Even children are busy now, scheduled down to the half-hour with classes and extracurricular activities. They come home at the end of the day as tired as grown-ups. I was a member of the latchkey generation and had three hours of totally unstructured, largely unsupervised time every afternoon, time I used to do everything from surfing the World Book Encyclopedia to making animated films to getting together with friends in the woods to chuck dirt clods directly into one another’s eyes, all of which provided me with important skills and insights that remain valuable to this day. Those free hours became the model for how I wanted to live the rest of my life.

The present hysteria is not a necessary or inevitable condition of life; it’s something we’ve chosen, if only by our acquiescence to it. Not long ago I  Skyped with a friend who was driven out of the city by high rent and now has an artist’s residency in a small town in the south of France. She described herself as happy and relaxed for the first time in years. She still gets her work done, but it doesn’t consume her entire day and brain. She says it feels like college — she has a big circle of friends who all go out to the cafe together every night. She has a boyfriend again. (She once ruefully summarized dating in New York: “Everyone’s too busy and everyone thinks they can do better.”) What she had mistakenly assumed was her personality — driven, cranky, anxious and sad — turned out to be a deformative effect of her environment. It’s not as if any of us wants to live like this, any more than any one person wants to be part of a traffic jam or stadium trampling or the hierarchy of cruelty in high school — it’s something we collectively force one another to do.

Our frantic days are really just a hedge against emptiness.

Busyness serves as a kind of existential reassurance, a hedge against emptiness; obviously your life cannot possibly be silly or trivial or meaningless if you are so busy, completely booked, in demand every hour of the day. I once knew a woman who interned at a magazine where she wasn’t allowed to take lunch hours out, lest she be urgently needed for some reason. This was an entertainment magazine whose raison d’être was obviated when “menu” buttons appeared on remotes, so it’s hard to see this pretense of indispensability as anything other than a form of institutional self-delusion. More and more people in this country no longer make or do anything tangible; if your job wasn’t performed by a cat or a boa constrictor in a Richard Scarry book I’m not sure I believe it’s necessary. I can’t help but wonder whether all this histrionic exhaustion isn’t a way of covering up the fact that most of what we do doesn’t matter.

I am not busy. I am the laziest ambitious person I know. Like most writers, I feel like a reprobate who does not deserve to live on any day that I do not write, but I also feel that four or five hours is enough to earn my stay on the planet for one more day. On the best ordinary days of my life, I write in the morning, go for a long bike ride and run errands in the afternoon, and in the evening I see friends, read or watch a movie. This, it seems to me, is a sane and pleasant pace for a day. And if you call me up and ask whether I won’t maybe blow off work and check out the new American Wing at the Met or ogle girls in Central Park or just drink chilled pink minty cocktails all day long, I will say, what time?

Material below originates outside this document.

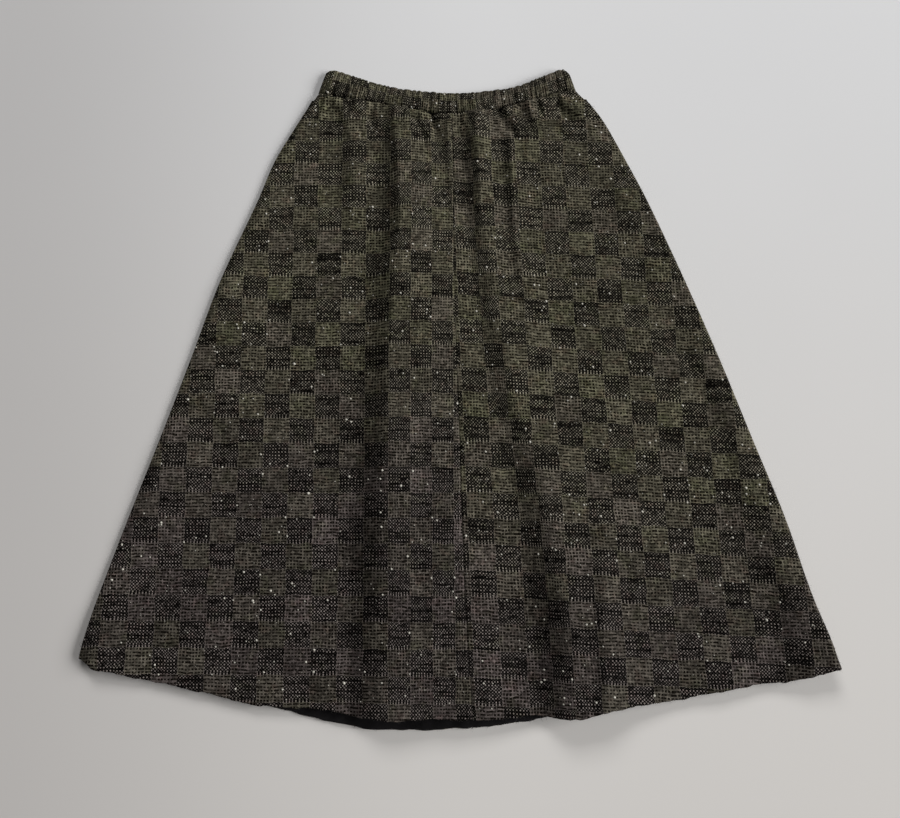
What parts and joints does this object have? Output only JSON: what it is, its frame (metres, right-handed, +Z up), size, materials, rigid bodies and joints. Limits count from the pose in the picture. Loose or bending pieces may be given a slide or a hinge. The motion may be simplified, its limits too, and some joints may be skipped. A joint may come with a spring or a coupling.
{
  "type": "midi skirt",
  "caption": "Flared midi skirt in checked tweed with a gathered elasticated waist, lying flat.",
  "frame": {"origin": "under the middle of the skirt's bounding box, on the surface that it lies on", "axes": "+X across the skirt to its right as seen from above, +Y from the hem towards the waist, +Z up from the surface"},
  "size_m": [0.8652, 0.8132, 0.0259],
  "materials": {
    "tweed": "matt checked tweed with pale nubs",
    "hem_facing": "smooth black facing with a low sheen"
  },
  "bodies": {
    "root": {"front_panel_left": "tweed", "front_panel_right": "tweed", "back_panel": "tweed", "waistband_front": "tweed", "waistband_back": "tweed", "back_hem_facing": "hem_facing"}
  },
  "joints": []
}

But just in the last few months, I’ve insidiously started, because of professional obligations, to become busy. For the first time I was able to tell people, with a straight face, that I was “too busy” to do this or that thing they wanted me to do. I could see why people enjoy this complaint; it makes you feel important, sought-after and put-upon. Except that I hate actually being busy. Every morning my in-box was full of e-mails asking me to do things I did not want to do or presenting me with problems that I now had to solve. It got more and more intolerable until finally I fled town to the Undisclosed Location from which I’m writing this.

Here I am largely unmolested by obligations. There is no TV. To check e-mail I have to drive to the library. I go a week at a time without seeing anyone I know. I’ve remembered about buttercups, stink bugs and the stars. I read. And I’m finally getting some real writing done for the first time in months. It’s hard to find anything to say about life without immersing yourself in the world, but it’s also just about impossible to figure out what it might be, or how best to say it, without getting the hell out of it again.

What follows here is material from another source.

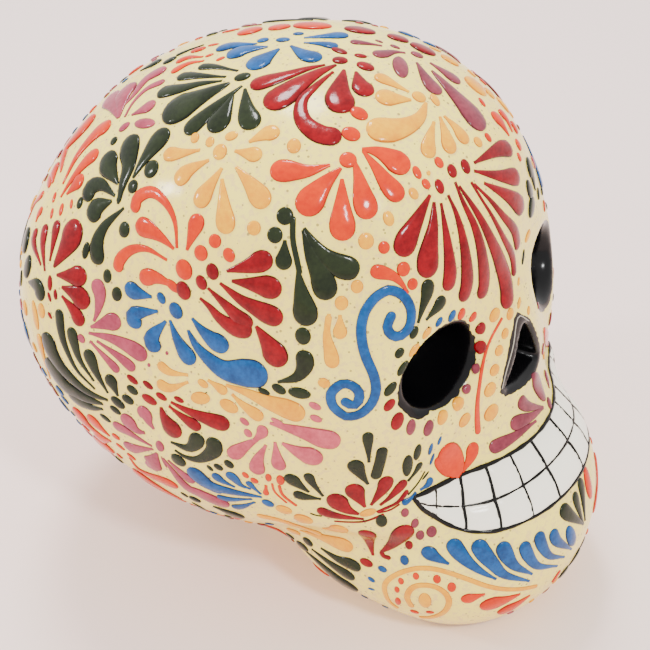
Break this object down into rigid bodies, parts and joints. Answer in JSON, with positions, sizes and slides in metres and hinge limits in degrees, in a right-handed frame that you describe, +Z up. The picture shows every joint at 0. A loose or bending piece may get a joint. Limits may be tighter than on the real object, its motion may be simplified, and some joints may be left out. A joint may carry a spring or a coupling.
{
  "type": "painted ceramic skull",
  "caption": "Glazed ceramic skull ornament with deep eye and nose recesses, two rows of teeth and a flat foot to stand on.",
  "frame": {"origin": "on the surface that the skull stands on, under the middle of its box", "axes": "+Z up, the face looks along -Y, +X towards the skull's own left side"},
  "size_m": [0.135, 0.1804, 0.1629],
  "materials": {
    "glazed_clay": "cream glaze with fine tan specks, under raised glossy strokes of crimson, orange, yellow, dark green, blue and rose; white teeth with black outlines; glossy black eye and nose recesses; bare foot"
  },
  "bodies": {
    "root": {"skull": "glazed_clay"}
  },
  "joints": []
}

Idleness is not just a vacation, an indulgence or a vice; it is as indispensable to the brain as vitamin D is to the body, and deprived of it we suffer a mental affliction as disfiguring as rickets. The space and quiet that idleness provides is a necessary condition for standing back from life and seeing it whole, for making unexpected connections and waiting for the wild summer lightning strikes of inspiration — it is, paradoxically, necessary to getting any work done. “Idle dreaming is often of the essence of what we do,” wrote Thomas Pynchon in his essay on sloth. Archimedes’ “Eureka” in the bath, Newton’s apple, Jekyll & Hyde and the benzene ring: history is full of stories of inspirations that come in idle moments and dreams. It almost makes you wonder whether loafers, goldbricks and no-accounts aren’t responsible for more of the world’s great ideas, inventions and masterpieces than the hardworking.

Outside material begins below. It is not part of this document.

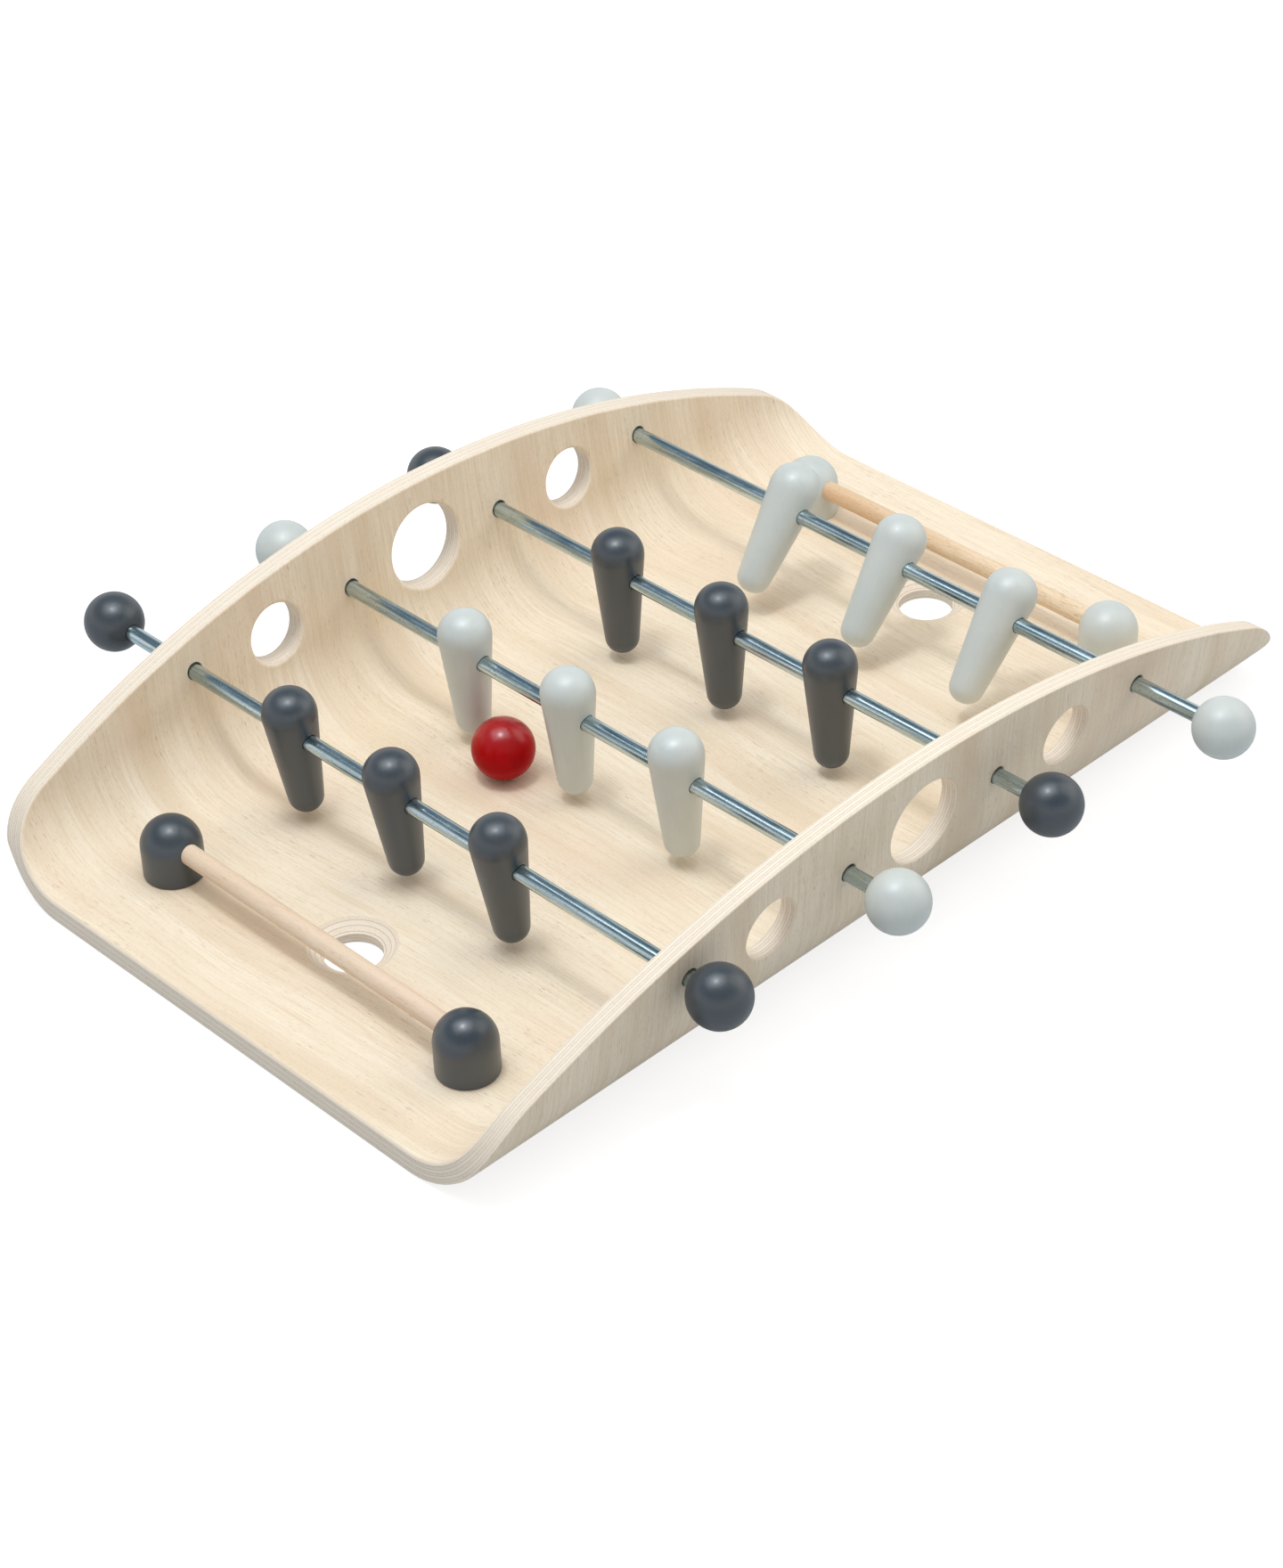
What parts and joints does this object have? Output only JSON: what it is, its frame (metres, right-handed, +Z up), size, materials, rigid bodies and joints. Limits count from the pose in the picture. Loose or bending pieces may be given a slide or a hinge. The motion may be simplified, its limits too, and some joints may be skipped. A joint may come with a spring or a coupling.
{
  "type": "table football game",
  "caption": "Small table football game: an open-ended bent plywood tray with sliding, turning steel rods that carry peg players and ball knobs, goal posts with a bar, and a ball.",
  "frame": {"origin": "middle of the tray's flat underside", "axes": "+X along the pitch from the dark side's goal to the light side's goal, +Y along the rods, +Z up"},
  "size_m": [0.546, 0.4835, 0.0994],
  "materials": {
    "plywood": "pale matt beech plywood",
    "rod_steel": "bright zinc",
    "dark_paint": "satin slate grey paint on wood",
    "light_paint": "satin pale grey paint on wood",
    "dowel": "bare beech dowel",
    "ball_gloss": "gloss red",
    "screw_steel": "bright zinc"
  },
  "bodies": {
    "tray": {"plywood_tray": "plywood", "dark_post_left": "dark_paint", "dark_post_right": "dark_paint", "dark_goal_bar": "dowel", "light_post_left": "light_paint", "light_post_right": "light_paint", "light_goal_bar": "dowel", "post_screws": "screw_steel"},
    "rod_1": {"rod_1": "rod_steel"},
    "rod_2": {"rod_2": "rod_steel"},
    "rod_3": {"rod_3": "rod_steel"},
    "rod_4": {"rod_4": "rod_steel"},
    "row_1": {"player_1a": "dark_paint", "player_1b": "dark_paint", "player_1c": "dark_paint", "knob_1_left": "dark_paint", "knob_1_right": "dark_paint"},
    "row_2": {"player_2a": "light_paint", "player_2b": "light_paint", "player_2c": "light_paint", "knob_2_left": "light_paint", "knob_2_right": "light_paint"},
    "row_3": {"player_3a": "dark_paint", "player_3b": "dark_paint", "player_3c": "dark_paint", "knob_3_left": "dark_paint", "knob_3_right": "dark_paint"},
    "row_4": {"player_4a": "light_paint", "player_4b": "light_paint", "player_4c": "light_paint", "knob_4_left": "light_paint", "knob_4_right": "light_paint"},
    "ball": {"ball": "ball_gloss"}
  },
  "joints": [
    {"name": "rod_1_slide", "type": "slide", "parent": "tray", "child": "rod_1", "axis": [0, 1, 0], "range_m": [-0.0368, 0.0016]},
    {"name": "row_1_spin", "type": "hinge", "parent": "rod_1", "child": "row_1", "pos_m": [-0.15, 0, 0.06175], "axis": [0, 1, 0], "continuous": true},
    {"name": "rod_2_slide", "type": "slide", "parent": "tray", "child": "rod_2", "axis": [0, 1, 0], "range_m": [-0.0095, 0.0132]},
    {"name": "row_2_spin", "type": "hinge", "parent": "rod_2", "child": "row_2", "pos_m": [-0.05, 0, 0.06175], "axis": [0, 1, 0], "continuous": true},
    {"name": "rod_3_slide", "type": "slide", "parent": "tray", "child": "rod_3", "axis": [0, 1, 0], "range_m": [-0.0224, 0.016]},
    {"name": "row_3_spin", "type": "hinge", "parent": "rod_3", "child": "row_3", "pos_m": [0.05, 0, 0.06175], "axis": [0, 1, 0], "continuous": true},
    {"name": "rod_4_slide", "type": "slide", "parent": "tray", "child": "rod_4", "axis": [0, 1, 0], "range_m": [-0.0028, 0.0356]},
    {"name": "row_4_spin", "type": "hinge", "parent": "rod_4", "child": "row_4", "pos_m": [0.15, 0, 0.06175], "axis": [0, 1, 0], "continuous": true},
    {"name": "ball_lift", "type": "slide", "parent": "tray", "child": "ball", "axis": [-0.4226, 0, 0.9063], "range_m": [0, 0.12]}
  ]
}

“The goal of the future is full unemployment, so we can play. That’s why we have to destroy the present politico-economic system.” This may sound like the pronouncement of some bong-smoking anarchist, but it was actually Arthur C. Clarke, who found time between scuba diving and pinball games to write “Childhood’s End” and think up communications satellites. My old colleague Ted Rall recently wrote a column proposing that we divorce income from work and give each citizen a guaranteed paycheck, which sounds like the kind of lunatic notion that’ll be considered a basic human right in about a century, like abolition, universal suffrage and eight-hour workdays. The Puritans turned work into a virtue, evidently forgetting that God invented it as a punishment.